The truth is, though, that there is only one thing surprising about the movie’s creation: how it took it so long. If anything, the whole process was merely a humanized illustration of how so many movies and TV shows are already being made: through data points and algorithms.
That’s not really new. The hunches and gut instincts of powerful studio executives have, for decades, been about connecting bankable stars with populist ideas, judged through simplistic metrics like box-office revenues or “quad segments” of audiences—male, female, over 25 and under 25. And film studios have long used focus groups to judge response; there have been countless tales of how focus groups forced changes to the endings of entire movies or the happy-ever-afters for potential love stories, from Blade Runner to Romeo Must Die to Scott Pilgrim vs. the World. But the use of actual data, rather than gut instincts and hidebound conventions, has grown by leaps and bounds in recent years. Test audiences and focus groups have been buttressed by big-data analytics. Social-media reaction and IMDB scores are being closely examined and forecasted. A 2015 article from the MIT Technology Review even did some simple data-mining to find the factors that drive successful movies (it found that established directors, more than big-name stars, were the primary driver of profits).
It is, in part, why we are trapped in a world of sequels, prequels, revivals and franchises; with huge budgets, distracted and fragmented audiences and plateauing sales, movie studios can ill-afford mistakes, and data gives them advice, even if it can tend to be boring and conservative.
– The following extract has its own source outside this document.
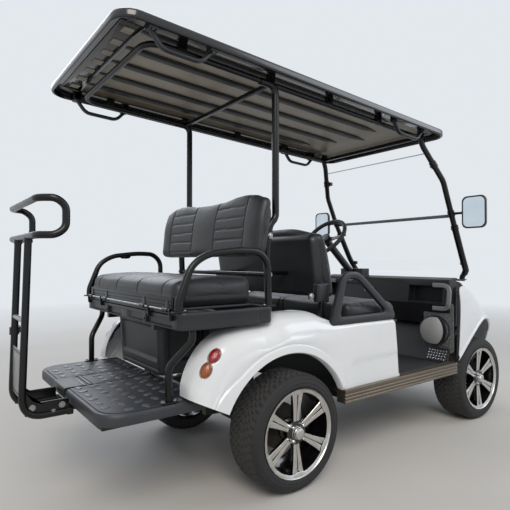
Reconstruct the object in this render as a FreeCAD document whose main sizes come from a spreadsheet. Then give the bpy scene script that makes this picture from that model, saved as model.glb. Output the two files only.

Reliable intellectual property like comics and toys and established fables, after all, offers some semblance of a guarantee of built-in audiences. It is, for instance, why the massive Sony leaks revealed that the studio was planning on stitching the ill-fitting Men In Black and 21 Jump Street franchises together—it was another effort to find a large, rich place in the middle of both profitable franchises’ Venn diagram. But even these rules are changing; look no further than the collapse of D.C. Comics’ former cinematic juggernaut, or the recent and epic $175-million boondoggle of Guy Ritchie’s King Arthur, which had stirred execs’ dreams of spawning a lucrative Marvel-like Camelot universe but wound up making a pathetic $14.7-million in North America in its first weekend, instead.
But for as much as the major studios are beginning to harness data to influence artistic decision-making, Netflix has been among those at the vanguard, which has mastered algorithm-driven content creation—an art form reduced to a science. With nearly 100 million users around the world watching countless hours’ worth of TV shows and movies riddled with metadata, Netflix owns incredibly rich data sets, with more generated every second by the users themselves, the kind that makes film studios’ efforts look puerile in comparison. After all, Nielsen ratings only track select TV watchers, ticket sales can’t tell too much about whether audiences finished the movie or left for a washroom break, and analysis of social-media responses self-selects for people who actually want to share their thoughts. Netflix, on the other hand, knows exactly the point at which you pause, rewind or fast forward, when and where it is you watch content, and what terms you’re searching for; it can even assess how brightly lit or sound-mixed a movie or show should be, based on in-the-moment characteristics, to make incredibly granular decisions on what shows and movies it wants to make.
The 2013 hit House of Cards was their first major success in mining that data, tapping into what they know to build a Frankenstein’s monster of a show that was engineered to be a hit before anyone had even seen it. Its data told them that Kevin Spacey was a very popular actor among its user base, and that movies directed by David Fincher were too, and knew that people watched the original BBC House of Cards series on the platform. The rest was just a linking calculation away. “Netflix’s data indicated that the same subscribers who loved the original BBC production also gobbled down movies starring Kevin Spacey or directed by David Fincher,” wrote Salon’s Andrew Leonard. “Therefore, concluded Netflix executives, a remake of the BBC drama with Spacey and Fincher attached was a no-brainer, to the point that the company committed $100 million for two 13-episode seasons.” It was seen as an expensive risk at the time, a huge amount to invest to beat out the usual suspects. It then became, at the time of its release, the most streamed piece of content in 41 countries including the United States.
“Because we have a direct relationship with consumers, we know what people like to watch and that helps us understand how big the interest is going to be for a given show,” Jonathan Friedland, Netflix’s chief communications officer, told the New York Times. “It gave us some confidence that we could find an audience for a show like House of Cards.”
So making a movie helmed by Rihanna and Nyong’o, directed by DuVernay and written by Rae—a formula spat out by the urgings of the Internet itself—is a no-brainer. Of course it’s going to be at least a little bit popular: the Internet has spoken, just in a way beyond its typical tongue of data sets. Heck, there are decent odds that, somewhere in some back room, a machine has already spit out this cinematic combination.
If anything, it boggles the mind that the studios didn’t go all in on this film; no matter their feelings or capabilities in tapping into Big Data, a passionate Twitter demand for these specific people is a clear, human, data-driven symbol of built-in audience. Why wouldn’t they take them up on it? How could they let themselves get beat by Netflix, again?
With this Rihanna-Nyong’o heist movie, the real highway robbery may well be whatever Netflix paid to make it happen. It seems likely that the math will bear it out.